The Restaurant was made by BBC Vision Productions.

In July 2010 the BBC announced that the show has ended.

==Contestants==
- JJ Goodman and James Hopkins (1st), partners in life, business partners and the winkers in The London Cocktail Club in Covent Garden, from London.
- Chris Hackett and Nathan Gooding (2nd), from Kent and London.
- Rebecca and Stephen (3rd), a married couple from London.
- Daisy and Nadine (4th), from Herefordshire and London.
- Barney and Badger (5th), two former soldiers from Essex and Kent.
- Frances and Lucy (6th), former Cheltenham Ladies' College pupils.
- Janet and Sean Duffy (7th), florists from Windsor, were eliminated without being given a restaurant.
- Sarah and Joe (8th), a mother and son team from Devon, were eliminated without being given a restaurant.
- Natalie and Sandy (9th), a mother and daughter team from Yorkshire, were eliminated without being given a restaurant, on safety grounds.

==Episodes==

===Week One===
- Task: The Pitch — In 3 groups of three, create a signature dish that was either a starter, main or dessert for their restaurant. While presenting their dish to the judges they also had to pitch their concept for a restaurant.
- Eliminated:
    - Natalie and Sandy were eliminated mid-show for dangerous use of knives, lack of organisation, and a mousse that failed to set.
    - Sarah and Joe were eliminated at the end of the show for not having a clear vision for their restaurant, despite Sarah cooking one of the better dishes of all the contestants.

===Week Two===
- Task: The Chain — The seven couples left in the competition must run three leading chain restaurants in Bristol.
- Pizza Express at Harbourside : Janet and Sean, Daisy and Nadine;
- Yo Sushi at Cabot Circus : Barney and Badger, Frances and Lucy, Rebecca and Stephen; and
- Tampopo at Cabot Circus : Chris and Nathan, JJ and James.
- Eliminated: Janet and Sean were eliminated for falling behind so far in evening service that they closed without having served a large proportion of the customers seated in their restaurant.

===Week Three===
- Task: Opening Night — the remaining couples are given their restaurants and must demonstrate their concepts.
- Restaurants Drawn:
- Barney and Badger - Barrington & Badger's at The Muset on Clifton Road in Clifton.

- Chris and Nathan - Rags to Riches at the Walrus and Carpenter on Hensman's Hill.

- Daisy and Nadine - D'Soiree at the site of One30 on Cheltenham Road in Stokes Croft.

- JJ and James - The Summer House on the site of the former Deasons on Whiteladies Road.

- Frances and Lucy - The Cheeky Pig at The Olive Shed on Princes Wharf.

- Rebecca and Stephen - The Front Room at the former Howards Restaurant on Avon Crescent.

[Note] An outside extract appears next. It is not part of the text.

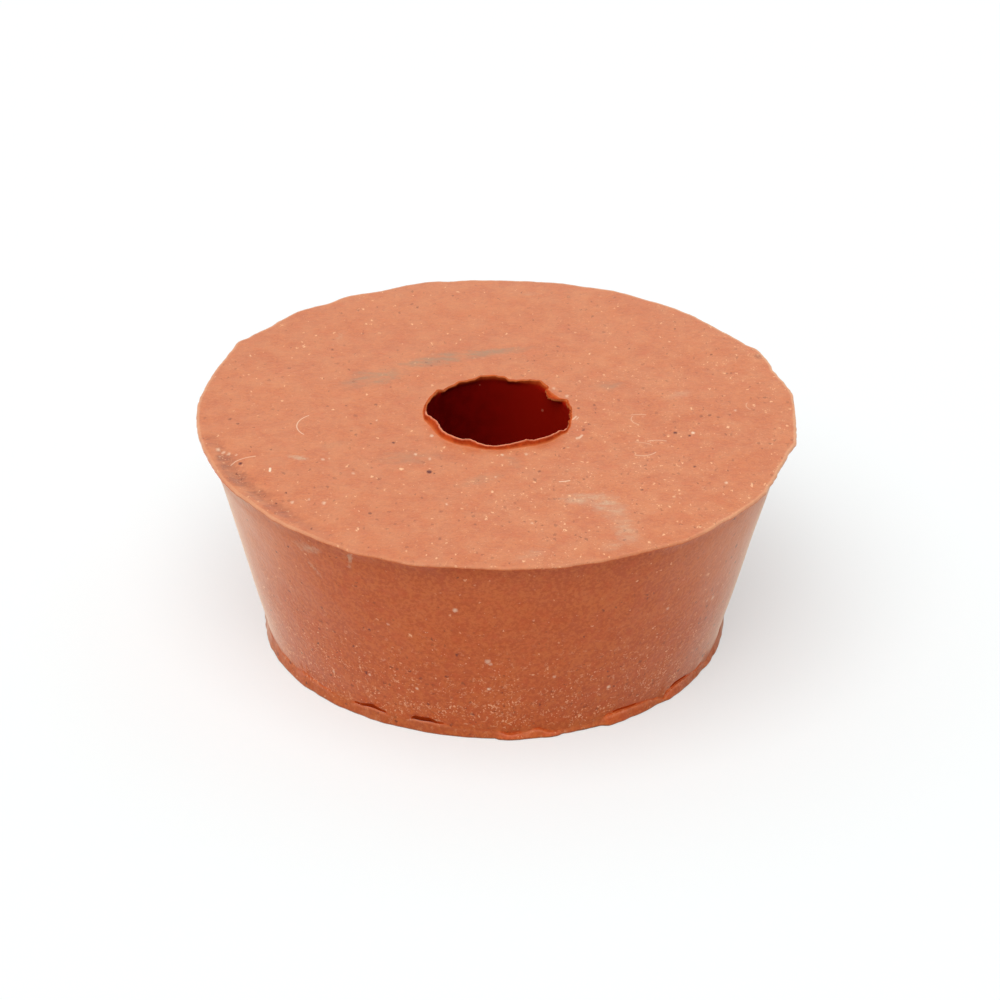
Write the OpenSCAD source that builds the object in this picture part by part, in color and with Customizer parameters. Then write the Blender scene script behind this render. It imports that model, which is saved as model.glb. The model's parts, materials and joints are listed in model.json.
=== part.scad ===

- Restaurant of the week: Barney and Badger - Barrington & Badger's
- Eliminated: Frances and Lucy were eliminated because the judges felt they did not possess the skills to successfully run a restaurant and were unlikely to develop them over the remaining weeks of the competition; "I felt — it was too much for you, too much too take on, too much to learn, that the industry is too tough for you; you're not prepared yet — I wish you all the best." said Blanc.

===Week Four===
- Task: The Seasonal Ingredient — The five remaining couples must make dishes to sell at a local farmers market using only fresh, local and seasonal produce. Their dishes must showcase the best produce and promote their restaurant concepts. They were then delivered gifts of freshly caught rabbit and pigeon with which to create dishes for their restaurants.
- Restaurant of the week: Rebecca and Stephen - The Front Room
- Eliminated: Barney and Badger did not attend the farmer's market challenge. In reviewing this with Blanc, Badger effectively quit when he admitted that he was "not going to be able to give 100%". "Their service was excellent, and their monition present; but the problem is they want different things — so I closed their restaurant" said Blanc.

===Week Five===
- Task: The Cake — During a heatwave in Bristol, the four remaining couples serve afternoon tea to over 130 guests at a tea dance. They then had to run a function for high-profile guests with exacting specifications, including a cake, as well as their normal service.
- Restaurant of the week: none
- Eliminated: Daisy and Nadine, as Blanc felt that their concept had been lost.

===Week Six===
- Task: The Singles — The remaining couples offer a romantic takeaway dinner for two, followed by a singles night.
- Restaurant of the week: none
- Eliminated: none

===Week Seven===
- Task: The Demo — The three remaining couples must stage a cookery masterclass in their restaurants.
- Restaurant of the week: none
- Eliminated: Rebecca and Stephen — The judges felt that they would not be reliable partners under the pressure of business.

===Week Eight===
- Task: Final — The two remaining chefs are given a cooking lesson at Le Manoir aux Quat' Saisons and their front-of-house partners are given a lesson in providing a high level of service at David Moore's restaurant in London. Their final challenge is to serve a banquet for Lord and Lady Arran and guests at Castle Hill, Filleigh. Following tough deliberations, JJ and James were chosen as winners.
- Eliminated: Chris and Nathan
- Winners of the Restaurant: JJ and James — Despite JJ's lack of cooking ability, they worked well together and had a clearer concept.